Aus dem Alltag zweier Ruderer. Montagmorgen, 6.30 Uhr. Morten Noskes Wecker klingelt, müde quält er sich aus dem Bett. Bereits eine Stunde später steht der 21-jährige BWL-Student im Vereinshaus seines Ruderclubs „Favorite Hammonia“ in Hamburg, zusammen mit seinen Teamkollegen und seinem Trainer. Noch sieht er ein wenig verschlafen aus, doch sobald das morgendliche Training beginnt, ist er hochkonzentriert. Zur selben Zeit sitzt Paul Nodinot, 23, am Frühstückstisch und stärkt sich für den bevorstehenden Tag. Dieser beginnt erstmal mit Uni – Paul studiert Biologie und Chemie auf Lehramt. Während er in der ersten Vorlesung sitzt, ist auch Morten unterwegs nach Lüneburg, um den Unialltag hinter sich zu bringen. Nach den Veranstaltungen machen sich beide auf den Weg zum Rudern – Morten, um das zweite tägliche Training nicht zu verpassen, Paul, um seine Jugendmannschaft beim Lüneburger Ruderverein „Wiking“ zu trainieren.

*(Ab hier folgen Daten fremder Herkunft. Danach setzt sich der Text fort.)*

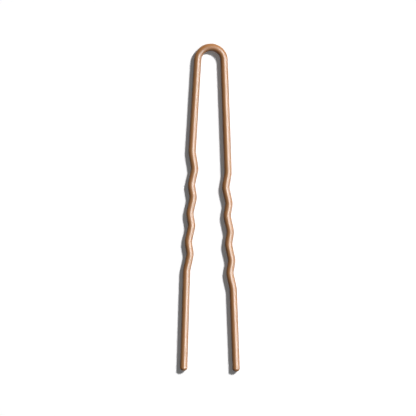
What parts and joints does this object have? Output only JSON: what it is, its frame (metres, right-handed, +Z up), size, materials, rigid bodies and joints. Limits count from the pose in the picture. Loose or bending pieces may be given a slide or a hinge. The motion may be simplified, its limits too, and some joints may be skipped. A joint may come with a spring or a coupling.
{
  "type": "waved hairpin",
  "caption": "U-shaped waved hairpin of lacquered round spring wire, with rounded tips and two legs that spring apart and together.",
  "frame": {"origin": "middle of the pin's outline, on the surface that it lies on", "axes": "+Y along the pin towards its crown, +X towards the leg whose waves start lower, +Z up from the surface"},
  "size_m": [0.0118, 0.065, 0.0015],
  "materials": {
    "spring_steel": "drawn",
    "lacquer": "baked bronze lacquer, semi gloss",
    "tip_dip": "dipped lacquer, semi gloss"
  },
  "bodies": {
    "crown": {"crown_wire": "spring_steel", "crown_coat": "lacquer"},
    "left_leg": {"left_leg_wire": "spring_steel", "left_leg_coat": "lacquer", "left_tip_drop": "tip_dip"},
    "right_leg": {"right_leg_wire": "spring_steel", "right_leg_coat": "lacquer", "right_tip_drop": "tip_dip"}
  },
  "joints": [
    {"name": "left_leg_flex", "type": "hinge", "parent": "crown", "child": "left_leg", "pos_m": [-0.00291, 0.0213, 0.00075], "axis": [0, 0, -1], "range_deg": [-4.6, 10], "stiffness_Nm_per_rad": 1.4},
    {"name": "right_leg_flex", "type": "hinge", "parent": "crown", "child": "right_leg", "pos_m": [0.0031, 0.02123, 0.00075], "axis": [0, 0, 1], "range_deg": [-4.6, 10], "stiffness_Nm_per_rad": 1.4}
  ]
}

Im Gegensatz zu Morten, dem Leistungssportler, dessen Ziel die Nationalmannschaft ist, hat sich Paul der Jugendförderung verschrieben. Obwohl er durchaus Erfolge feiern konnte, wie zum Beispiel als niedersächsischer A-Männer Landesmeister, fehlen dem 23-Jährigen 10 cm Körpergröße, um richtig in den Leistungssport einzusteigen. Für Paul war der Wechsel auf die Trainerbank dennoch eine Chance, das weiterzugeben, was ihm seine Trainer einmal beigebracht haben. Die Arbeit mit Kindern mache ihm Spaß, sagt der Lehramt-Student, und es sei toll, die Fortschritte seiner Schützlinge zu sehen. So entschied sich Paul gegen den ständigen Wettkampfdruck und für die Jugendarbeit in seinem Verein.

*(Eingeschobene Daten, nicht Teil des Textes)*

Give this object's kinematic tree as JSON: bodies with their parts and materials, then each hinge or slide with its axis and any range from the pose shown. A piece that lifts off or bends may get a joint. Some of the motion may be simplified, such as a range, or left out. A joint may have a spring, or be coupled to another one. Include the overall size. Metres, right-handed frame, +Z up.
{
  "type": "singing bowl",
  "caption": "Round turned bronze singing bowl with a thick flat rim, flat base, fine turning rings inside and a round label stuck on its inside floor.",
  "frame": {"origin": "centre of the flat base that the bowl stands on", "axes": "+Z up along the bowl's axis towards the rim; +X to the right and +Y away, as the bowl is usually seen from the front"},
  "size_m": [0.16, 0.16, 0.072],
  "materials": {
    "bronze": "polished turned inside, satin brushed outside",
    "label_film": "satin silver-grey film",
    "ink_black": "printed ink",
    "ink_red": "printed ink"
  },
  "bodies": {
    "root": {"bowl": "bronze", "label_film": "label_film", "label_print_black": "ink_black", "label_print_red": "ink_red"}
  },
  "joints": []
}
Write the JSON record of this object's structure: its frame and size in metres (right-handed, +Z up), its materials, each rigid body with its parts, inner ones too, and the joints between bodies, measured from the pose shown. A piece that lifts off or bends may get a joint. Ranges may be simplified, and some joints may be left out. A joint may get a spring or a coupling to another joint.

Morten dagegen will genau diesen Druck spüren. Für ihn ist das Rudern schon lange viel mehr als ein Hobby. Als er mit etwa elf Jahren mit dem Sport begann – übrigens, weil seine Mutter sich weigerte, ihn ständig zum Fußballtraining zu fahren – hätte er vermutlich nicht erwartet, dass dieser so einen hohen Stellenwert in seinem Leben einnehmen würde. Im Jahr 2010 konnte er zweimal Silber bei den deutschen Jugendmeisterschaften holen. Das nächste Ziel: die WM. Dafür würde Morten sogar sein Studium erst einmal auf Eis legen. Auf die Frage, was die wichtigste Eigenschaft eines Ruderers sei, hat er eine klare Antwort: Kampfgeist. Natürlich gebe es immer mal wieder Phasen, in denen man am liebsten alles hinschmeißen würde. Aber wenn man sich aus diesem Loch hochkämpfe und die Erfolge sehe, wisse man, dass sich all die Strapazen gelohnt haben. Seine Prioritäten sind klar gesetzt, dennoch nimmt sich der BWLer bewusst Zeit für Freunde und andere Hobbys. So gewann er vor kurzem den Hochschullauf der Leuphana Universität, trinkt am Wochenende aber auch mal ein Bier mit Freunden auf der Dachterrasse des Vereinsheims, um anschließend eine lange Nacht auf dem Kiez zu verbringen. Am nächsten Morgen braucht er dann eben wieder die Disziplin, trotz Müdigkeit und Kater zum Training zu erscheinen.
Paul Nodinot und Morten Noske: zwei junge Männer, die den gleichen Sport lieben und ihn doch aus ganz unterschiedlichen Perspektiven sehen. Paul möchte zeigen, dass das Rudern für jeden etwas ist und dass nicht immer nur der Leistungscharakter im Vordergrund stehen muss. Er hat sich in seine Trainerrolle eingefunden und sich sogar deshalb dazu entschlossen, Lehrer zu werden. Morten dagegen will in die Nationalmannschaft kommen, international erfolgreich sein. Er arbeitet hart dafür, ist aber keineswegs verbissen. So verschieden Paul und Morten auch sein mögen, in einem sind sie sich sicher einig: Freude und Leidenschaft sind die Tore zum Erfolg. Denn nur, wer liebt, was er tut, kann auch wirklich gut darin sein.